As part of our strategy during this year of travel, we try to stay away from paying admission for various attractions when we can. As such, we opted to skip the Boboli Gardens and the Accademia Gallery, but caved to the Trip Advisor reviewers (they’re everywhere) and decided to check out the Uffizi Gallery, immediately prompting a realization that we’re not exactly what you’d call art people. As we strolled through the galleries our conversations went something like this:
- Dave: Check out that painting.
- Noelle: What is it?
- Dave: No clue, I was hoping you’d know.
- Noelle: Just look interested, make a knowing “hmmm” noise and keep moving.
- Dave: Where’s the bathroom in this place?
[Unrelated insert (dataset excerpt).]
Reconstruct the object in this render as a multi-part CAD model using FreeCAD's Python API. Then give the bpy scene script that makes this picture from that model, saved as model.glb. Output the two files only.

As we continued walking through the museum, Noelle rarely complained about how much we paid to get in, never obsessing about what else we could have spent that money on. (EDITOR’S NOTE: 6 GELATO! 4 BOTTLES OF WINE! 3 WEDGES OF CHEESE! A TANDEM BIKE RIDE THROUGH THE CITY! A ROMANTIC PICNIC IN BOBOLI GARDENS!) She really did a good job at moving past the cost of admission for our brief walkthrough. Again, can’t reiterate enough how well she really just let it go.
But alas, all was not lost. Despite feeling a bit underwhelmed by our uninformed trip to the Uffizi (in fairness, a guide, and/or any knowledge about art would likely very much affect the success of a visit), one positive was that the Uffizi’s exit spits you out about a half block away from a place called the Prosciutteria, which is exactly what it sounds like. So. Much. Prosciutto. A wooden board of cheese and meats later, and all was right with the world. And upon leaving, we noticed a huge line for a local sandwich joint across the street, so naturally we went back there for dinner. So what was our big takeaway from our enlightening trip to one of the finest art museums in the world? It’s located next to two phenomenal sandwich and meat shops. (EDITOR’S NOTE: Trip Advisor THAT.)
Florence also brought our first on-the-road “Date Night.” Since we started dating, Noelle and I pick one night a month we trade off planning a surprise date night. Luckily for me, May was her turn. And she nailed it. After enjoying some wine while watching the sunset over the city’s skyline from Piazzale Michelangelo,
we headed to La Giostra – a cozy, hidden little Italian (duh) restaurant that you could easily walk right by without noticing – where we had one of our best meals of the trip so far. They had brie-filled ravioli… which is one of those things that you don’t realize you’re obsessed with until you actually taste it. Nom. Nom. Nom.
Just before leaving, we squeezed in a fun stop at the San Lorenzo Market, buying some meats and cheeses, and tasting various olives and biscotti. We also finally jumped at the chance ran out of excuses not to give one of the foods Florentines are famous for a try – lampredotto. Which is cow stomach. We ate a cow stomach sandwich. Seriously. It actually was not nearly as bad as it sounds, but not something I’ll be racing back to anytime soon (EDITOR’ NOTE: Like, ever).
And with that, we made our way through the rain back to our
limo to take us through the masses of adorers regional train, sending us off to Siena to explore more of Tuscany.